Восприятие смерти, отношение к ней — доминанта средневекового сознания. Поскольку существование человека не завершается в момент физической кончины, то первостепенное значение приобретают проблемы спасения души и, следовательно, суда над нею, оценки деяний человека во время жизни. Соответственно, главной загадкой, выраставшей пред сознанием каждого, был вопрос о потустороннем существовании и об устройстве мира иного. Исследования медиевистов за последние десятилетия обнаружили множество сложностей и неясностей в истолковании этих проблем. Начать с того, что средневековая мысль и воображение давали очень неоднозначный ответ на вопрос: когда и в какой форме произойдет Страшный суд? Учение о том, что суд этот свершится в «конце времен», в последний момент земной истории после Второго пришествия Христа, и состоится над всем родом человеческим, каким-то образом сосуществовало с верой в то, что суд над душой отдельного человека происходит немедленно после его кончины; следовательно, это суд индивидуальный, а не всеобщий. Подчеркнем: оба эти представления, явно противоречившие одно другому, соприсутствовали в религиозном сознании.
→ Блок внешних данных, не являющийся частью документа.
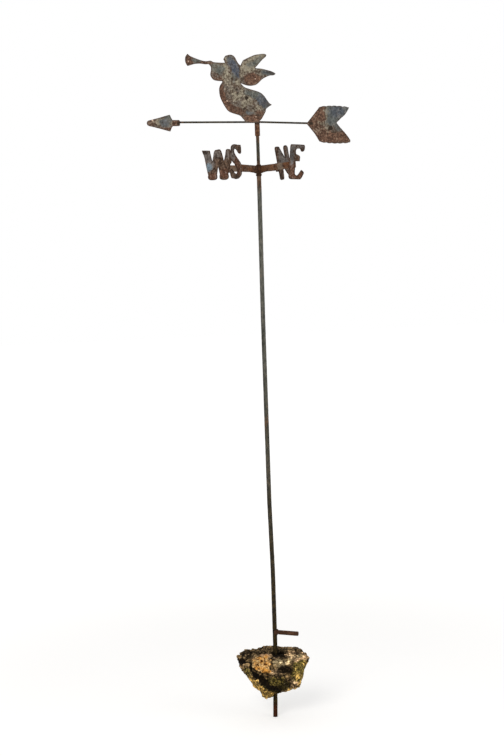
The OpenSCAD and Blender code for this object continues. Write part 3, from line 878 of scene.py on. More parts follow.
def spread(piece: bpy.types.Object, across: np.ndarray, reach: float) -> None:
    """Thicken a plate's cut edge in the plate's own plane, as layers of paint and rust do.

    Args:
        piece: the plate.
        across: unit direction through it.
        reach: how far the edge moves out.
    """
    out = normals(piece)
    move_points(piece, points(piece) + (out - (out @ across)[:, None] * across) * reach)


# ---------------------------------------------------------------- sub-assemblies


@dataclass
class Mast:
    """The long, slightly bent post with its collar, and the spindle that stands in its top end.

    The rust's bands are rows of height, reach and amount, with the height in millimetres above the foot.
    """

    path: tuple[tuple[float, float], ...] = (
        mm(0, 0), mm(7.46, 238.5), mm(7.96, 480), mm(4.16, 700), mm(4.06, 1280), mm(6.66, 1687),
        mm(6.66, 1737),
    )
    radius: float = mm(7)
    waist_height: float = mm(65)
    waist_reach: float = mm(4)
    waist_depth: float = mm(0.4)
    rust_bands: tuple[tuple[float, float, float], ...] = ((1710, 30, 0.4), (275, 45, 0.15), (950, 40, 0.25))
    spindle_radius: float = mm(5.25)
    spindle_foot: float = mm(1702)
    spindle_tip: float = mm(1889)
    spindle_bands: tuple[tuple[float, float, float], ...] = ((1768, 14, 0.5), (1850, 14, 0.4))

    def post(self, bar: bpy.types.Material) -> None:
        """Model the post: scaly and pitted, with a rust waist under the mortar and red rust at its foot."""
        post = round_bar("post_bar", path_length(self.path), self.radius, 24, (24, 23), mm(0.7))
        corrode(post, self.radius, mm(0.25), 4.0)
        co = points(post)
        waist = self.waist_depth * np.clip(1 - ((co[:, 2] - self.waist_height) / self.waist_reach) ** 2, 0, 1)
        co[:, :2] *= (1 - waist / self.radius)[:, None]
        move_points(post, co)
        lay(post, self.path)
        z = points(post)[:, 2] * 1000
        carry(post, rust=0.26 - 0.14 * below(z, 200, 500) + bands(z, self.rust_bands),
              red=1.1 * below(z, 10, 60), low=0.1 + 0.9 * below(z, 250, 1100))
        dress(post, "mast", "old_bar", bar, "post")

    def spindle(self, bar: bpy.types.Material) -> None:
        """Model the spindle, which is rustiest above the hub and under the sleeve, where the wet stays."""
        length = self.spindle_tip - self.spindle_foot
        spindle = round_bar("spindle_bar", length, self.spindle_radius, 20, (9, 8), mm(1.6))
        corrode(spindle, self.spindle_radius, mm(0.12), 9.0)
        lay(spindle, ((AXIS_X, self.spindle_foot), (AXIS_X, self.spindle_tip)))
        z = points(spindle)[:, 2] * 1000
        carry(spindle, rust=0.32 + bands(z, self.spindle_bands), red=0, low=0.62)
        dress(spindle, "mast", "old_bar", bar, "spindle")

    def build(self, bar: bpy.types.Material, rust: bpy.types.Material) -> None:
        """Model the post, the spindle and the collar.

        Args:
            bar: finish of the round bars.
            rust: finish of the collar.
        """
        self.post(bar)
        self.spindle(bar)
        collar = worn("collar_ring", "collar_bead", mm(0.4), mm(0.3), mm(5), 2.0)
        carry(collar, dark=0.7 + 0.3 * grain(points(collar), mm(7), 2, 3), paint=0.2)
        dress(collar, "mast", "rusty_bar", rust, "collar_ring")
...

Тезис Ф. Арьеса о том, что идея коллективного Страшного суда лишь в самом конце Средневековья начинает потесняться идеей суда индивидуального, опровергается анализом памятников VI–IX столетий. «Великая эсхатология» и «малая эсхатология» — отнюдь не последовательные этапы эволюции в направлении индивидуализма. И в этом важнейшем пункте верования средневековых христиан не подчинялись законам логики.
Что представлял собою потусторонний мир? Было бы ошибочным воображать его таким, каким он возник под пером Данте. «Божественная комедия» — продукт творчества гениального поэта, в ряде решающих моментов далеко ушедшего от того, что виделось заурядным верующим, в том числе многочисленным визионерам, которые, согласно распространенным тогда представлениям, умирали лишь на короткий срок и после реанимации спешили поделиться с окружающими своими впечатлениями о визите на тот свет. В восприятии этих людей ад есть не более, чем совокупность разрозненных «мест», в каждом из коих осужденные грешники подвергаются особым пыткам. Пространство потустороннего мира «лоскутно» и ни в коей мере не смахивает на архитектурно завершенную и геометрически выверенную целостную структуру, созданную воображением Данте.
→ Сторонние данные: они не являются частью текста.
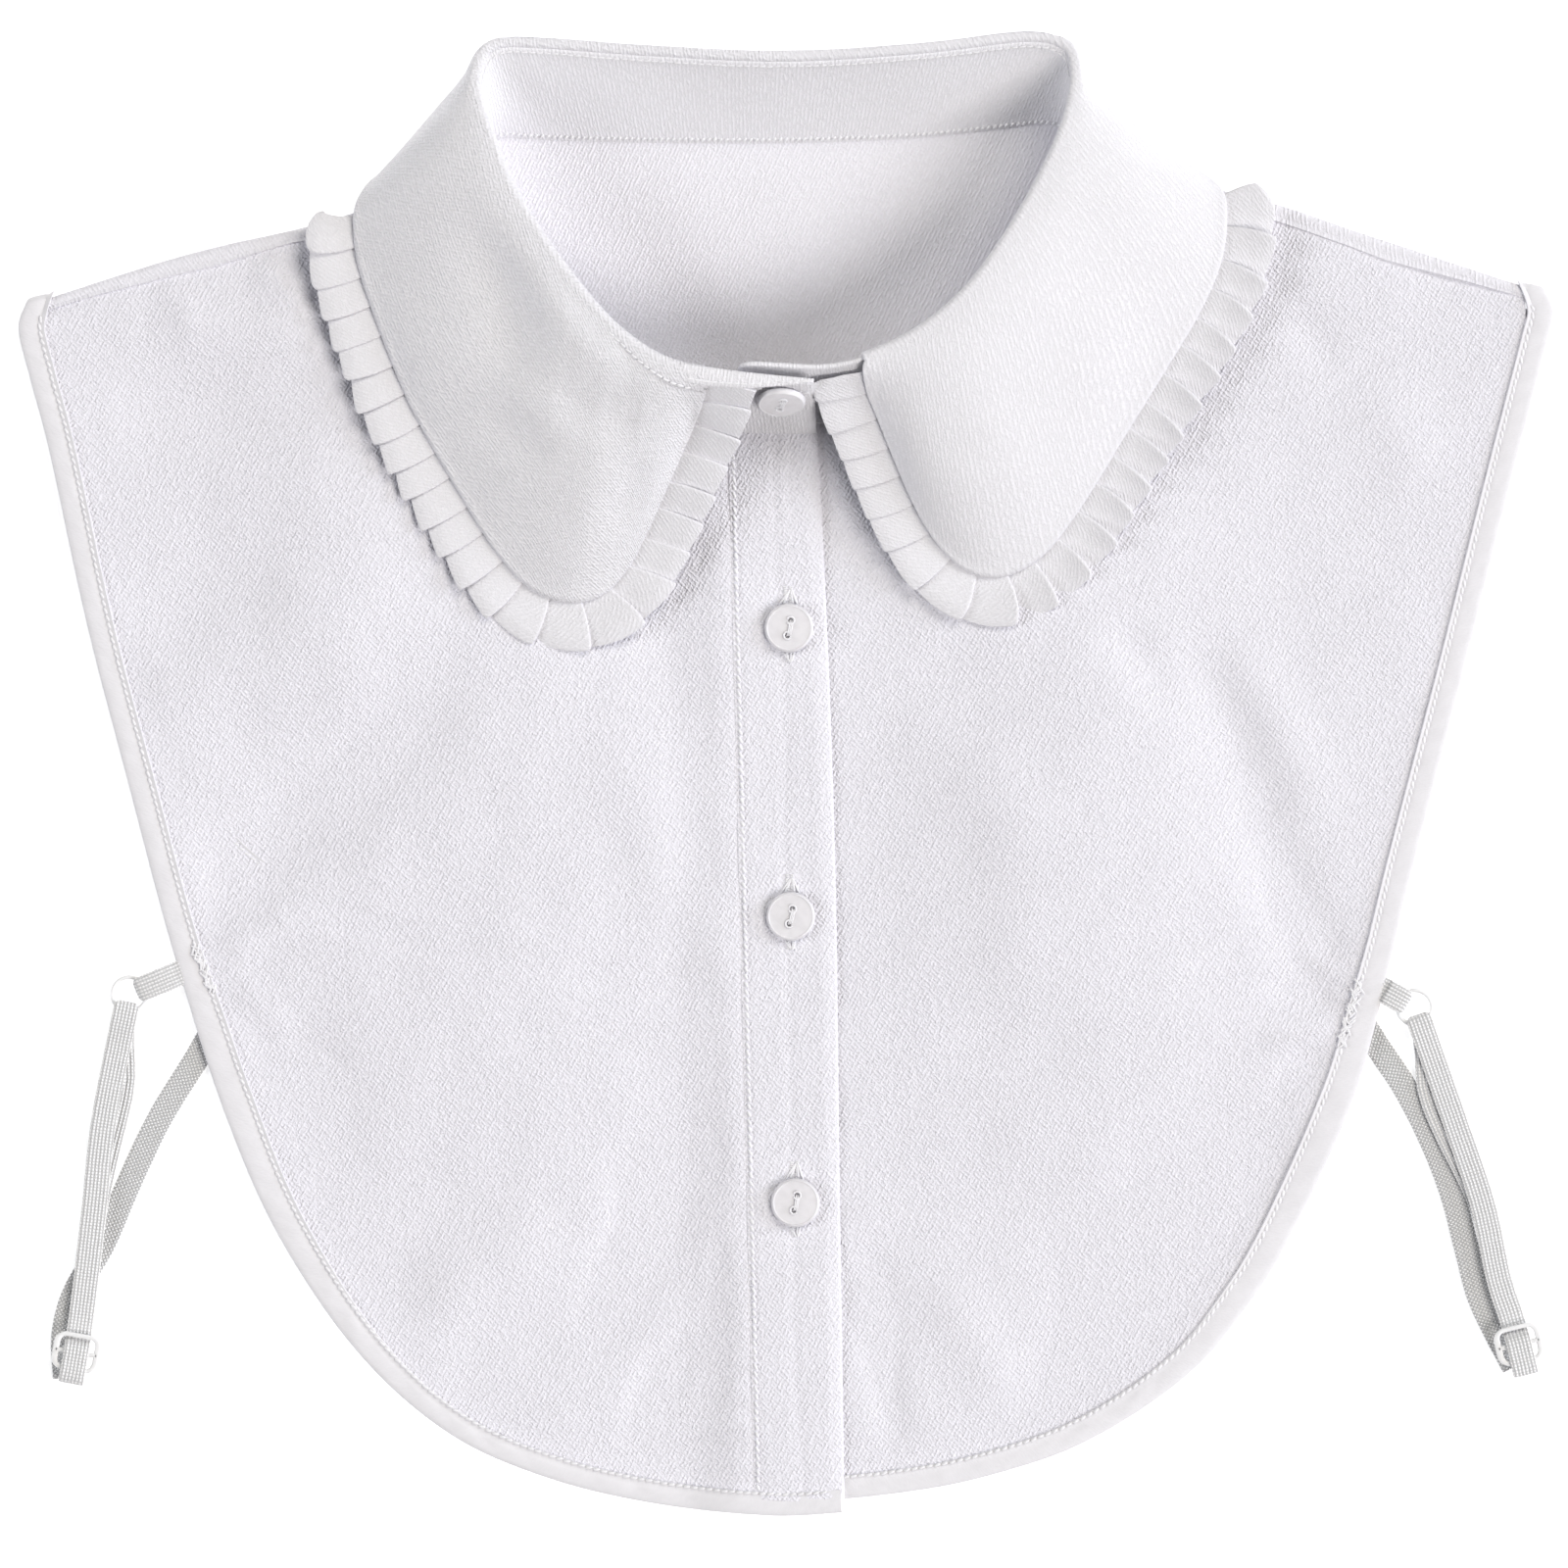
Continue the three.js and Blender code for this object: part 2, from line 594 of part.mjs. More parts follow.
// A knife-pleated strip along the fall's edge. Each pleat climbs a little and drops at its fold.
function makeFrill({ from, to }) {
  const edge = spaced(evenly(from, to, 120).map((section) => fallPoint(section, 1)), PLEAT_PITCH);
  const middle = (from + to) / 2;
  const away = fallPoint(middle, 1).sub(fallPoint(middle, 0.95));
  const facing = Math.sign(leftOf(edge, Math.floor(edge.length / 2)).dot(away));
  const grid = [];
  for (let i = 0; i + 1 < edge.length; i++) {
    for (const [share, rise] of [[0, 0], [1 - PLEAT_TURN, PLEAT_STEP]]) {
      const start = edge[i].clone().lerp(edge[i + 1], share);
      const out = leftOf(edge, i).lerp(leftOf(edge, i + 1), share).setLength(facing);
      const inside = start.clone().addScaledVector(out, 3 * SEAM_GAP);
      const outside = start.clone().addScaledVector(out, FRILL_WIDTH + 0.5 * rise);
      outside.z = Math.max(outside.z - 0.6, CLOTH / 2) + rise;
      inside.z += rise * 0.4;
      grid.push([inside, outside]);
    }
  }
  return wall(grid, 0.9 * CLOTH);
}

// ---------------------------------------------------------------- buttons and straps
// A flat disc with a thin raised rim and two holes, on its back at z = 0.
function makeButton() {
  const rim = BUTTON_RADIUS;
  const profile = table(["r", "z"], [
    [0, 0], [rim - 0.8, 0], [rim, 0.6], [rim, 1.5], [rim - 0.5, 2], [rim - 1.1, 1.6], [0, 1.4],
  ]);
  const disc = new THREE.LatheGeometry(profile.map(({ r, z }) => new THREE.Vector2(r, z)), 24);
  let button = toSolid(disc.rotateX(Math.PI / 2));
  for (const side of [-1, 1]) {
    const { apart, radius } = BUTTON_HOLES;
    const hole = new THREE.CylinderGeometry(radius, radius, 6, 8).rotateX(Math.PI / 2);
    button = button.subtract(toSolid(hole.translate(0, (side * apart) / 2, 0)));
  }
  return toGeometry(button);
}

// A flat ribbon that follows `route` in plan. The profile gives its height at distances along the
// route, and may run back on itself.
function ribbon(route, profile) {
  const curve = polyline(route);
  const length = curve.getLength();
  const grid = profile.map(([distance, z, width = ELASTIC_WIDTH]) => {
    const share = clamp(distance / length, 0, 1);
    const along = curve.getPointAt(share);
    const ahead = curve.getPointAt(Math.min(1, share + 0.01));
    const behind = curve.getPointAt(Math.max(0, share - 0.01));
    const side = new THREE.Vector3(behind.y - ahead.y, ahead.x - behind.x, 0).normalize();
    return [-1, 1].map((sign) => along.clone().addScaledVector(side, (sign * width) / 2).setZ(z));
  });
  return wall(grid, ELASTIC);
}

const sliderLength = 3 * SLIDER.bar + 2 * SLIDER.slot;

function makeSlider(route) {
  const rectangle = (shape, left, right, low, high) => {
    shape.moveTo(left, low);
    shape.lineTo(right, low);
    shape.lineTo(right, high);
    shape.lineTo(left, high);
    shape.closePath();
    return shape;
  };
  const half = SLIDER.width / 2;
  const frame = rectangle(new THREE.Shape(), -half, half, 0, sliderLength);
  for (const start of [SLIDER.bar, 2 * SLIDER.bar + SLIDER.slot]) {
    const inside = half - SLIDER.side;
    frame.holes.push(rectangle(new THREE.Path(), -inside, inside, start, start + SLIDER.slot));
  }
  const geometry = new THREE.ExtrudeGeometry(frame, { depth: SLIDER.thick, bevelEnabled: false });
  const [foot, next] = [route[0], route[2]];
  const heading = Math.atan2(next.y - foot.y, next.x - foot.x);
  geometry.translate(0, SLIDER.from, SLIDER.under);
  return geometry.rotateZ(heading - Math.PI / 2).translate(foot.x, foot.y, 0);
}

const lengthOf = (path) => polyline(path).getLength();
const everyFew = (from, to, step) => evenly(from, to, Math.max(1, Math.round((to - from) / step)));

// The elastic's way round a ring's wire that lies `wire` along its route: over, through and back.
function loopRound(wire) {
  const { radius, width, inside, leg } = LOOP;
  const turn = [90, 45, 0, -45, -90].map((degrees) => {
    const angle = THREE.MathUtils.degToRad(degrees);
    return [wire + inside + radius * Math.cos(angle), RING.height + radius * Math.sin(angle), width];
  });
  return [[wire - leg, RING.height + radius], ...turn, [wire - leg, RING.height - radius]];
}

function makeFrontRun(route) {
  const { from, bar, slot } = SLIDER;
  const top = from + sliderLength;
  const wire = lengthOf(route) - RING.radius;
  const foot = [
    [2.6, 1.75], [1.2, 2.2], [0.6, 3.2], [1.0, 4.5], [2.4, OVER_BARS], [from + 2, OVER_BARS],
  ];
  const throughSlot = [
    [top - bar - slot + 0.2, OVER_BARS], [top - bar - 1.5, 4.1], [top - bar - 0.4, FRONT_RUN],
  ];
  const run = everyFew(top + 1, wire - LOOP.leg - 6, 9).map((distance) => [distance, FRONT_RUN]);
  return ribbon(route, [...foot, ...throughSlot, ...run, ...loopRound(wire)]);
}

// The return run leaves the ring under the front run and slides out to one side of it.
function makeReturnRun(route, shift) {
  const start = SLIDER.from + sliderLength + 0.5;
  const end = lengthOf(route) - RING.radius - LOOP.leg - 2 * SEAM_GAP;
  const shifted = route.map((p, i) => {
    const share = i / (route.length - 1);
    return p.clone().setX(p.x + shift * ramp(0.45, 0.85, share) * (1 - ramp(0.85, 0.98, share)));
  });
  const run = everyFew(start, end - 5, 9).map((distance) => [distance, RETURN_RUN]);
  return ribbon(shifted, [...run, [end, RING.height - LOOP.radius]]);
}

function makeBackRun(route) {
  return ribbon(route, everyFew(0, lengthOf(route), 6).map((distance) => [distance, BACK_RUN]));
}

function makeStub(from, ring) {
  const wire = Math.hypot(ring.x - from.x, ring.y - from.y) - RING.radius;
  const loop = loopRound(wire);
  return ribbon([from, ring], [[0.4, 3.2], ...loop, [0.4, 1.8]]);
}

function strapPieces(side, { ring, stubFrom, front, returnShift, back }) {
  const route = pathThrough(front, 4);
  const hoop = new THREE.TorusGeometry(RING.radius, RING.wire, 6, 24);
  return [
    [`${side}_strap_back_run`, makeBackRun(pathThrough(back, 5)), materials.elastic],
    [`${side}_strap_front_run`, makeFrontRun(route), materials.elastic],
    [`${side}_strap_return_run`, makeReturnRun(route, returnShift), materials.elastic],
    [`${side}_strap_stub`, makeStub(stubFrom, ring), materials.elastic],
    [`${side}_ring`, hoop.translate(ring.x, ring.y, RING.height), materials.ring],
    [`${side}_slider`, makeSlider(route), materials.slider],
  ];
}

// ---------------------------------------------------------------- the object
const finish = (color, roughness) => () =>
  new THREE.MeshStandardMaterial({ color, roughness, metalness: 0 });
const materials = {
  crepe: finish("#eceaf0", 0.85),
  collarCloth: finish("#f1eff2", 0.82),
  satin: finish("#f2f1f6", 0.55),
  button: finish("#f0eef2", 0.3),
  elastic: finish("#f2f2f3", 0.8),
  ring: finish("#fafafa", 0.25),
  slider: finish("#f6f6f7", 0.35),
};

const collar = new THREE.Group();

function add(name, geometry, material, position = new THREE.Vector3(), tilt = 0) {
  const mesh = new THREE.Mesh(geometry, material());
  mesh.name = name;
  mesh.position.copy(position);
  mesh.rotation.x = tilt;
  collar.add(mesh);
}

add("back_panel", makeBack(), materials.crepe);
add("left_front", makeLeftFront(), materials.crepe);
add("right_front", makeRightFront(), materials.crepe);
add("placket", makePlacket(), materials.crepe);
add("back_binding", makeBackBinding(), materials.satin);
add("left_binding", makeLeftBinding(), materials.satin);
add("right_binding", makeRightBinding(), materials.satin);
add("collar_stand", makeStand(), materials.collarCloth);
add("collar_fall", makeFall(), materials.collarCloth);
add("left_frill", makeFrill(LEFT_FRILL), materials.collarCloth);
add("back_frill", makeFrill(BACK_FRILL), materials.collarCloth);
add("right_frill", makeFrill(RIGHT_FRILL), materials.collarCloth);

buttonSpots.forEach(({ x, y }, i) => {
  const top = placketHeight(x, y) + PLACKET_CLOTH + BUTTON_LIFT;
  add(`placket_button_${i + 1}`, makeButton(), materials.button, new THREE.Vector3(x, y, top));
});

const bandFace = standPoint(BAND_BUTTON.along, BAND_BUTTON.up);
const bandRise = standPoint(BAND_BUTTON.along, 1).sub(standPoint(BAND_BUTTON.along, 0));
const bandTilt = Math.atan2(bandRise.z, bandRise.y);
const offBand = new THREE.Vector3(0, -Math.sin(bandTilt), Math.cos(bandTilt));
add(
  "band_button",
  makeButton(),
  materials.button,
  bandFace.addScaledVector(offBand, STAND_CLOTH / 2 + BUTTON_LIFT),
  bandTilt,
);

for (const [side, strap] of Object.entries(straps)) {
  for (const [name, geometry, material] of strapPieces(side, strap)) add(name, geometry, material);
}

export default collar;
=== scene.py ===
"""A white detachable peter pan collar, laid flat: its cloth, stitching, buttons and elastic straps.

Lengths are in millimetres, as in the part's own sizes, until add_piece() turns them into metres. +X is to
the right as one looks down on the collar, +Y is towards the back of the neck, and the table is at z = 0.
"""
import math

import bpy
import numpy as np
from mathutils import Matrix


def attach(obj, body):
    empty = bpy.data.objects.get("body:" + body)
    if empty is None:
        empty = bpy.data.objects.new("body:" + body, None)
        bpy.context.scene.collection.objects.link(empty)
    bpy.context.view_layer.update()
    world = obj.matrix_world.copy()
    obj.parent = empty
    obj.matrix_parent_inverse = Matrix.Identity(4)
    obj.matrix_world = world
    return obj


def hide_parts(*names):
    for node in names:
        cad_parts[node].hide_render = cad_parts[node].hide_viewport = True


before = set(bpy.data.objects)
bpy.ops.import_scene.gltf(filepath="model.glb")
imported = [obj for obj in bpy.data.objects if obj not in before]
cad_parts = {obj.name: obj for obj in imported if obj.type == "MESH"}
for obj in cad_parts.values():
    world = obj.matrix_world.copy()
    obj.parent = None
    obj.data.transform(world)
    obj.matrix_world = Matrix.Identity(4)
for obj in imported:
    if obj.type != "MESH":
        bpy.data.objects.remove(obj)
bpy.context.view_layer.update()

MM = 0.001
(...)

Согласно христианскому учению, время присуще земной юдоли, вечность же царит в мире ином. Казалось бы, все ясно и непротиворечиво. Однако изучение visiones — записей рассказов визионеров, побывавших на том свете, — неожиданно обнаруживает, что и «там» в каком-то смысле протекает время. С утверждением чистилища на карте потустороннего мира вопрос о времени в этом последнем приобрел новую значимость.
Расширение исследовательских горизонтов, уже не довольствующееся анализом творчества выдающихся авторов Средневековья, все вновь и вновь подводит современных медиевистов к мысли о том, что за торжественным фасадом официальной культуры и религиозности скрывался другой пласт мировосприятия. Представления средневековых людей, сплошь и рядом далеких от античной и христианской учености, представления и верования, кажущиеся сбивчивыми и противоречивыми, образовывали неиссякаемый источник как фольклорного творчества, так и фантастических построений, подобных тем, которые развивал фриульский мельник Меноккио в конце XVI в. (К. Гинзбург)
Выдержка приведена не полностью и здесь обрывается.